■ What is expected ■
What is the number of lines in the entries that include the word "rigid"? Respond with the number only.

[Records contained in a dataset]
----
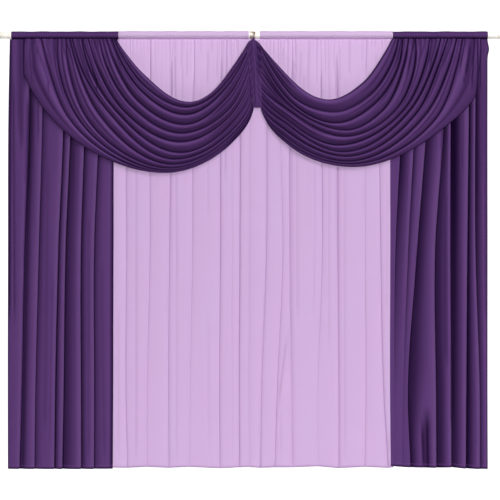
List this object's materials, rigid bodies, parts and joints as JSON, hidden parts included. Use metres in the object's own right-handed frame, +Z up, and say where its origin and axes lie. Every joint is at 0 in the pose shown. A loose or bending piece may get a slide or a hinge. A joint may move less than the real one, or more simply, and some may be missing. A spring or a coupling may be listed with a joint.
{
  "type": "curtains with swag valance on a curtain rod",
  "caption": "Long pleated side curtains over pale inner panels, with gathered swags that meet at a centre band, on a straight round rod.",
  "frame": {"origin": "on the rod's axis, half way along the rod", "axes": "+X along the rod to the right as seen from the room, +Y back towards the wall, +Z up; the room is on the -Y side"},
  "size_m": [2.1156, 0.0821, 1.8207],
  "materials": {
    "purple_jersey": "matte knit",
    "lilac_jersey": "matte knit",
    "rod_enamel": "satin cream paint",
    "cap_plastic": "satin",
    "hook_brass": "polished"
  },
  "bodies": {
    "root": {"rod": "rod_enamel", "rod_cap_left": "cap_plastic", "rod_cap_right": "cap_plastic", "centre_hook": "hook_brass", "hanging_loop": "purple_jersey", "heading_left": "purple_jersey", "heading_right": "purple_jersey", "lilac_heading_left": "lilac_jersey", "lilac_heading_right": "lilac_jersey", "curtain_left": "purple_jersey", "curtain_right": "purple_jersey", "lilac_left": "lilac_jersey", "lilac_right": "lilac_jersey", "swag_left": "purple_jersey", "swag_right": "purple_jersey", "swag_centre_band": "purple_jersey"}
  },
  "joints": []
}
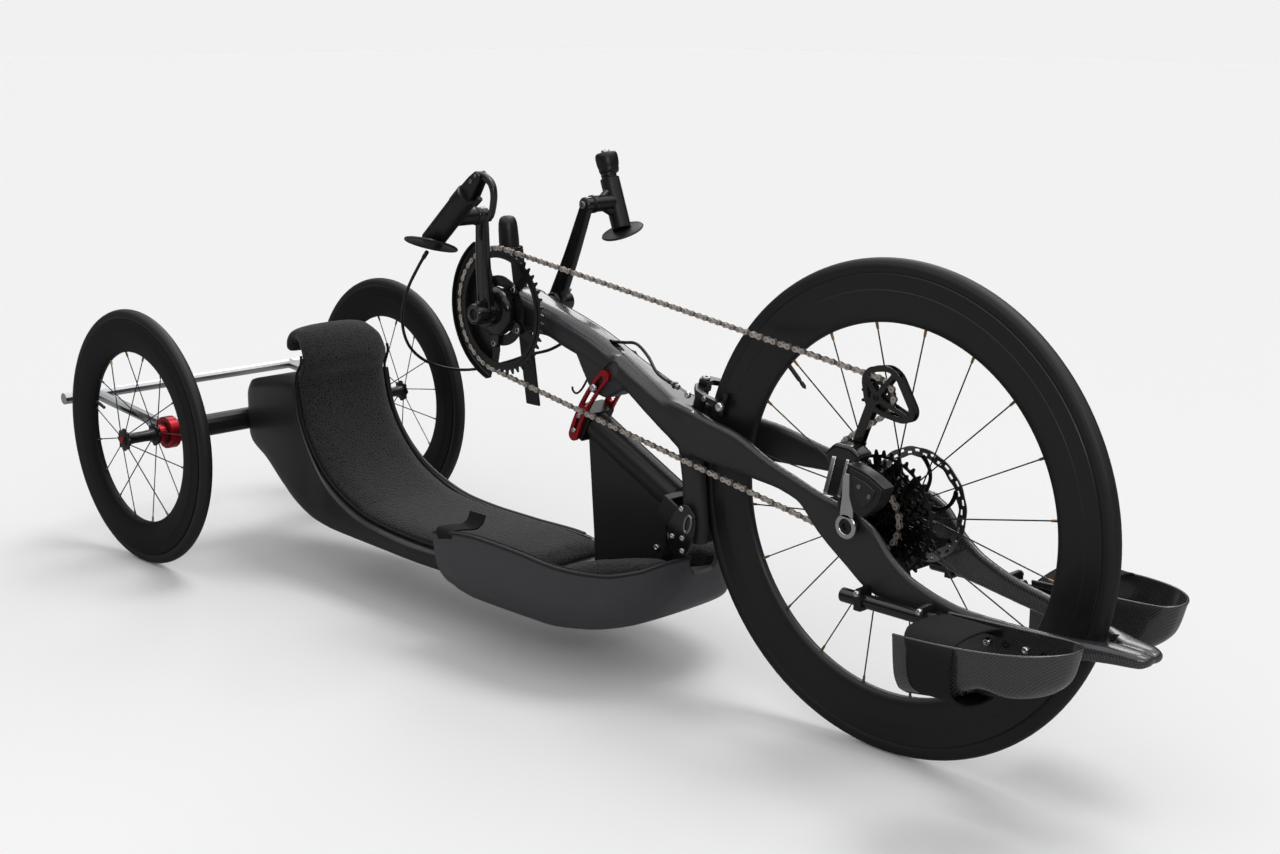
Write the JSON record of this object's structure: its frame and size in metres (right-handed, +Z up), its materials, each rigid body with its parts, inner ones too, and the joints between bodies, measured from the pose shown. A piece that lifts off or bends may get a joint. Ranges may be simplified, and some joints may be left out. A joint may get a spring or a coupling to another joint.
{
  "type": "recumbent handcycle",
  "caption": "Hand-cranked front-drive recumbent three-wheeler with a carbon seat tub, chain drive, rim and disc brakes, foot cups and a tilting, steerable front frame.",
  "frame": {"origin": "on the ground under the middle of the whole machine", "axes": "+X forwards along the machine, +Y to the rider's left, +Z up"},
  "size_m": [2.1044, 0.624, 0.7485],
  "materials": {
    "satin_carbon": "satin clear-coated carbon laminate",
    "gloss_carbon": "glossy carbon laminate, open weave",
    "rubber_tyre": "smooth black road tyre",
    "steel": "dark machined steel",
    "chain_steel": "warm nickel-plated steel",
    "polished_alloy": "polished alloy",
    "red_alloy": "red anodised alloy",
    "black_alloy": "black anodised alloy",
    "black_fabric": "black mesh and webbing",
    "black_plastic": "moulded black plastic",
    "cable_rubber": "black cable housing",
    "elastomer": "tan elastomer"
  },
  "bodies": {
    "rear_frame": {"seat_tub": "satin_carbon", "nose_pod": "satin_carbon", "steering_tower": "satin_carbon", "axle_beam": "satin_carbon", "axle_receiver_right": "red_alloy", "axle_receiver_left": "red_alloy", "bumper_frame": "polished_alloy", "bumper_clamp_right": "red_alloy", "bumper_clamp_left": "red_alloy", "seat_cushion": "black_fabric", "leg_pad_right": "black_fabric", "leg_pad_left": "black_fabric", "centering_elastomer": "elastomer", "pod_strap": "black_fabric"},
    "steering_head": {"steering_shaft": "black_alloy", "height_plate_right": "red_alloy", "height_plate_left": "red_alloy"},
    "front_frame": {"front_frame": "satin_carbon", "bottom_bracket": "black_alloy", "chain_guard": "black_plastic", "height_bolt": "black_alloy", "front_axle": "steel", "derailleur_body": "black_alloy", "brake_cable": "cable_rubber", "foot_cup_right": "gloss_carbon", "foot_cup_left": "gloss_carbon", "foot_rail_right": "black_alloy", "foot_rail_left": "black_alloy", "foot_strap_right": "black_fabric", "foot_strap_left": "black_fabric", "hand_post": "black_plastic", "disc_caliper": "black_alloy", "chain": "chain_steel"},
    "front_wheel": {"front_tyre": "rubber_tyre", "front_rim": "satin_carbon", "front_hub": "black_alloy", "brake_rotor": "steel"},
    "cassette": {"cassette": "steel"},
    "crank": {"crank_spindle": "steel", "crank_arm_right": "black_alloy", "crank_arm_left": "black_alloy", "chainring": "black_alloy", "power_spider": "black_alloy"},
    "grip_right": {"grip_right": "black_alloy"},
    "brake_lever": {"brake_lever": "black_alloy"},
    "grip_left": {"grip_left": "black_alloy"},
    "shift_button": {"shift_button": "black_plastic"},
    "caliper_arm_right": {"caliper_arm_right": "black_alloy"},
    "caliper_arm_left": {"caliper_arm_left": "black_alloy"},
    "derailleur_link": {"derailleur_link": "polished_alloy"},
    "derailleur_knuckle": {"derailleur_knuckle": "black_alloy"},
    "derailleur_cage": {"derailleur_cage": "black_alloy"},
    "tension_pulley": {"tension_pulley": "black_plastic"},
    "guide_pulley": {"guide_pulley": "black_plastic"},
    "rear_wheel_right": {"rear_tyre_right": "rubber_tyre", "rear_rim_right": "satin_carbon", "rear_hub_right": "black_alloy"},
    "rear_wheel_left": {"rear_tyre_left": "rubber_tyre", "rear_rim_left": "satin_carbon", "rear_hub_left": "black_alloy"}
  },
  "joints": [
    {"name": "steering", "type": "hinge", "parent": "rear_frame", "child": "steering_head", "pos_m": [0.32223, 0, 0.24944], "axis": [-0.8988, 0, 0.4384], "range_deg": [-18, 18], "stiffness_Nm_per_rad": 12, "deforming": ["centering_elastomer"]},
    {"name": "height_tilt", "type": "hinge", "parent": "steering_head", "child": "front_frame", "pos_m": [0.32223, 0, 0.24944], "axis": [0, 1, 0], "range_deg": [-4, 4]},
    {"name": "front_wheel_spin", "type": "hinge", "parent": "front_frame", "child": "front_wheel", "pos_m": [0.66223, 0, 0.33444], "axis": [0, 1, 0], "continuous": true},
    {"name": "crank_spin", "type": "hinge", "parent": "front_frame", "child": "crank", "pos_m": [-0.07377, 0, 0.51644], "axis": [0, 1, 0], "continuous": true, "deforming": ["chain", "brake_cable"]},
    {"name": "cassette_spin", "type": "hinge", "parent": "front_frame", "child": "cassette", "pos_m": [0.66223, -0.044, 0.33444], "axis": [0, 1, 0], "continuous": true},
    {"name": "grip_right_swivel", "type": "hinge", "parent": "crank", "child": "grip_right", "pos_m": [-0.03887, -0.17, 0.67258], "axis": [0, 1, 0], "range_deg": [-50, 50]},
    {"name": "grip_left_swivel", "type": "hinge", "parent": "crank", "child": "grip_left", "pos_m": [-0.03887, 0.17, 0.67258], "axis": [0, 1, 0], "range_deg": [-50, 50]},
    {"name": "brake_lever_pull", "type": "hinge", "parent": "grip_right", "child": "brake_lever", "pos_m": [0.03113, -0.17, 0.73985], "axis": [0, 1, 0], "range_deg": [0, 22], "stiffness_Nm_per_rad": 0.6, "springref_deg": -17.19},
    {"name": "shift_press", "type": "slide", "parent": "grip_left", "child": "shift_button", "axis": [0.7071, 0, -0.7071], "range_m": [0, 0.0018], "stiffness_N_per_m": 800, "springref_m": -0.001},
    {"name": "caliper_right_swing", "type": "hinge", "parent": "front_frame", "child": "caliper_arm_right", "pos_m": [0.317, 0, 0.43998], "axis": [0.2924, 0, 0.9563], "range_deg": [0, 2.2]},
    {"name": "caliper_left_swing", "type": "hinge", "parent": "front_frame", "child": "caliper_arm_left", "pos_m": [0.317, 0, 0.43998], "axis": [0.2924, 0, 0.9563], "range_deg": [-2.2, 0]},
    {"name": "derailleur_swing", "type": "hinge", "parent": "front_frame", "child": "derailleur_link", "pos_m": [0.65823, -0.092, 0.37244], "axis": [1, 0, 0], "range_deg": [-5, 28]},
    {"name": "derailleur_parallel", "type": "hinge", "parent": "derailleur_link", "child": "derailleur_knuckle", "pos_m": [0.65823, -0.078, 0.41244], "axis": [1, 0, 0], "range_deg": [-28, 5]},
    {"name": "cage_swing", "type": "hinge", "parent": "derailleur_knuckle", "child": "derailleur_cage", "pos_m": [0.62823, -0.044, 0.41144], "axis": [0, 1, 0], "range_deg": [-10, 25], "stiffness_Nm_per_rad": 0.5, "springref_deg": -17.19},
    {"name": "tension_pulley_spin", "type": "hinge", "parent": "derailleur_cage", "child": "tension_pulley", "pos_m": [0.66423, -0.044, 0.49544], "axis": [0, 1, 0], "continuous": true},
    {"name": "guide_pulley_spin", "type": "hinge", "parent": "derailleur_cage", "child": "guide_pulley", "pos_m": [0.62823, -0.044, 0.41144], "axis": [0, 1, 0], "continuous": true},
    {"name": "rear_wheel_right_spin", "type": "hinge", "parent": "rear_frame", "child": "rear_wheel_right", "pos_m": [-0.78777, -0.276, 0.22794], "axis": [0, 1, 0], "continuous": true},
    {"name": "rear_wheel_left_spin", "type": "hinge", "parent": "rear_frame", "child": "rear_wheel_left", "pos_m": [-0.78777, 0.276, 0.22794], "axis": [0, 1, 0], "continuous": true}
  ],
  "couplings": [
    {"joint": "cassette_spin", "follows": "crank_spin", "ratio": 2.2857},
    {"joint": "tension_pulley_spin", "follows": "crank_spin", "ratio": 4},
    {"joint": "guide_pulley_spin", "follows": "crank_spin", "ratio": -4},
    {"joint": "derailleur_parallel", "follows": "derailleur_swing", "ratio": -1},
    {"joint": "caliper_right_swing", "follows": "brake_lever_pull", "ratio": 0.1},
    {"joint": "caliper_left_swing", "follows": "brake_lever_pull", "ratio": -0.1}
  ]
}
----
■ Result for this exercise ■
2